At the same time, we need to get American scholars and students back into China. Hopefully China will start to relax tight visa restrictions after the 20th Party Congress. On the U.S. side, there are certainly reasons to be wary even if borders open, but the blunt State Department warning does not address how risks vary among different people or ways to mitigate those risks.

Being a student in China during the Third Taiwan Strait crisis in 1995-1996 impressed upon me the depth of emotion connected to Taiwan and gave me an opportunity to probe, and push back on, those views. How many American students are in China today having those conversations?

And how many Chinese students are in the U.S. today having those conversations? The U.S. needs not only to make visas available but also to make the country a welcoming place for people of Chinese, and broader Asian, heritage.

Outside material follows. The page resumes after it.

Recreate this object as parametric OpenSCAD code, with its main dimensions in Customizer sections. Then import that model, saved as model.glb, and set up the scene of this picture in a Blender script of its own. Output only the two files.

Investing in deepening human connections among Taiwan, China, and the U.S. will not avoid all conflicts. But it can lessen the chances that simmering tensions erupt into full-blown crises. Right now as I’m toggling to refresh my browser for news updates from the other side of the world, avoiding full-blown crisis sounds pretty good.

Some commentators argue that Taiwan, the U.S., and China are sliding into the Fourth Taiwan Strait Crisis. I beg to differ. First of all, it seems misguided to compare the U.S. Speaker of the House of Representatives Nancy Pelosi’s visit to Taiwan with the three past Taiwan Strait crises. The first two crises were a continuation of the Chinese Civil War, fought between the Chinese Communist Party and the Kuomintang on the Chinese mainland, and the third began with Taiwanese President Lee Teng-hui’s visit to Cornell University. None of the previous crises were initiated by the U.S.

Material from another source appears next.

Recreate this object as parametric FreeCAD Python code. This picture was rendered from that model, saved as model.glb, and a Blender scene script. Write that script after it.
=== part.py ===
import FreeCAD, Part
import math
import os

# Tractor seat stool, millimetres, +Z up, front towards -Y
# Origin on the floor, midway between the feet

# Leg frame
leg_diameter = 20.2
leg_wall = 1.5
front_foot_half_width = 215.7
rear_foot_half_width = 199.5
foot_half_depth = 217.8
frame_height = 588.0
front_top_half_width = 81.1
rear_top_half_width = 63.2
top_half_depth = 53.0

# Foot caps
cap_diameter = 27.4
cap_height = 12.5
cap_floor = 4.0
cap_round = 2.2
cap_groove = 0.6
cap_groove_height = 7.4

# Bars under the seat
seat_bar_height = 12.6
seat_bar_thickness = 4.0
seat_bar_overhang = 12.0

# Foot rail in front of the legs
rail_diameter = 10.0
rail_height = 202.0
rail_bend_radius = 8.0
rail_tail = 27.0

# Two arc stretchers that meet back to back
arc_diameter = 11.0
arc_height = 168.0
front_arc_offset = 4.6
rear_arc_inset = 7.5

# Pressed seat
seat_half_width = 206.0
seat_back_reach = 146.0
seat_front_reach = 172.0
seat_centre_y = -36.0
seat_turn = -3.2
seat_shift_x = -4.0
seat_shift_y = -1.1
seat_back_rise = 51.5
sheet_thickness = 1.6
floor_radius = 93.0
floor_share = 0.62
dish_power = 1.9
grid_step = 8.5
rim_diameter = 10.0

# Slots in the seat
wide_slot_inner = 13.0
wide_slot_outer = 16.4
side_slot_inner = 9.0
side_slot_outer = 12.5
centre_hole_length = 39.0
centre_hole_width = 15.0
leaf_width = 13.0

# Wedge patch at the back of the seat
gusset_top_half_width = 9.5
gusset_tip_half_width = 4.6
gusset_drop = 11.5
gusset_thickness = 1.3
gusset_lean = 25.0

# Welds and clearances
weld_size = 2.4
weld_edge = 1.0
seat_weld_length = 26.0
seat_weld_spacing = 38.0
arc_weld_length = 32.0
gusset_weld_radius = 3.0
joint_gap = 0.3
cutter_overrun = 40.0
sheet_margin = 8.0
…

Second, while Western media tends to depict the People’s Republic of China (PRC) government as saber-rattling, as of August 2, I tend to view China as exercising a degree of restraint on the issue. The news of Pelosi’s visit was revealed by the Financial Times on July 19, and it is hard to argue that the Chinese government has tried to escalate the issue into a diplomatic or military crisis in the past two weeks. Pelosi’s visit to Taiwan has not, in fact, dominated official Chinese news media like the events of the Third Taiwan Strait Crisis or the U.S.’s accidental bombing of the Chinese embassy in Belgrade in the ’90s. Furthermore, although spokespersons of the Ministry of Foreign Affairs of China have issued several warnings to the U.S. at press conferences, their rhetoric has followed typical propaganda regarding Taiwanese independence. The Chinese senior leadership at and above the Politburo level has not yet publicly talked about this issue. On the military front, we have not seen Chinese aircraft intrude into Taiwan’s airspace on as large a scale as in the past. China could have flexed its muscles much more to pressure Taiwan or the U.S., but it chose not to.

Certainly, this non-confrontational response from China does not mean that it will not retaliate against Taiwan militarily or diplomatically in the future. But the reaction may suggest that China is trying to send a political message to leaders in Washington or other countries that in terms of Pelosi’s visit, the Chinese government does not intend to resort to using force against the U.S. If there is any lesson to be drawn from the military history of the People’s Republic of China, it is that China is rarely interested in challenging the U.S. militarily. Targets of China’s use of force are primarily small countries on its periphery. Therefore, the likelihood that China will punish Taiwan after the visit is high, but in my view, the probability of a U.S.-Chinese military showdown is low.

Several years after his wife died, I had lunch with a friend in a crab shack in Annapolis and noticed that he no longer wore his wedding band.  When I asked why, he said “If I wear the band, it sends a signal to society that I don’t quite intend, and if I take it off, that sends a different signal, which I also don’t intend, but my only options are to wear or not wear the ring.”

That’s the problem with enforced binary symbols: no nuance, no evolution, no explanations allowed.

The United States and China are now struggling with the results of the most successfully navigated binary in our diplomatic history. Both sides were already set on rapprochement when they wrote the Shanghai Communique in 1972. All they needed was a plausible rationalization for the Opening. China had forced a binary—we must choose either Beijing or Taipei—and we decided to take it, swallowing its inherent contradictions and lurking dishonesty for the sake of countering the Soviet Union.  To borrow a famous phrase from the USSR: China pretended we embraced the One China Principle and we pretended to respect the pretense, sort of.  This kept the peace and enabled the prosperity of Taiwan and China for almost 50 years.

It was an extraordinary record, but it couldn’t last.

In the wake of the Pelosi visit to Taiwan, America is claiming that its policy toward Taiwan hasn’t changed. This is disingenuous. The One China Policy cannot be reduced to mere technical recognition of Beijing over Taipei as the sole government of Mainland China because One China has also been a set of deeply ingrained practices that guided American diplomacy; it has been a genuine commitment to keeping up the pretense of the Shanghai Communique in the interest of peace. We abandoned that commitment several years ago and entered a period of drift.

China is disingenuous too. It is unwise for one country to force another to accept a proposition it doesn’t believe in, and then behave for half a century as if acceptance of the binary choice was sincere and eternal.

The deal of ’72 was made untenable, first, by the evolution of China, the U.S., and Taiwan itself and, second, by China’s assertion of prerogatives that it believes should accompany its growing power. China hopes the U.S. will have the wisdom to continue to wear the One China ring and behave like we mean it; American hawks want Washington to have the honesty to pull the damn thing off and throw it away.

The challenge now is to lower the temperature by adhering to past agreements as best we can while building a new foundation for U.S.-China relations based on current and emerging conditions. Even at the starting line, this will be nearly impossible. China will not want to compromise over Taiwan and the United States will not want to sanction any extension of CCP influence beyond China’s borders. 

But the attempt must be made. Theocritus said, "The Greeks got into Troy by trying, my pretties; everything's done by trying."

Beijing and Washington aren’t even trying. They’re too busy escalating their rivalry in the Western Pacific and hoping, absurdly, that the other side won’t notice.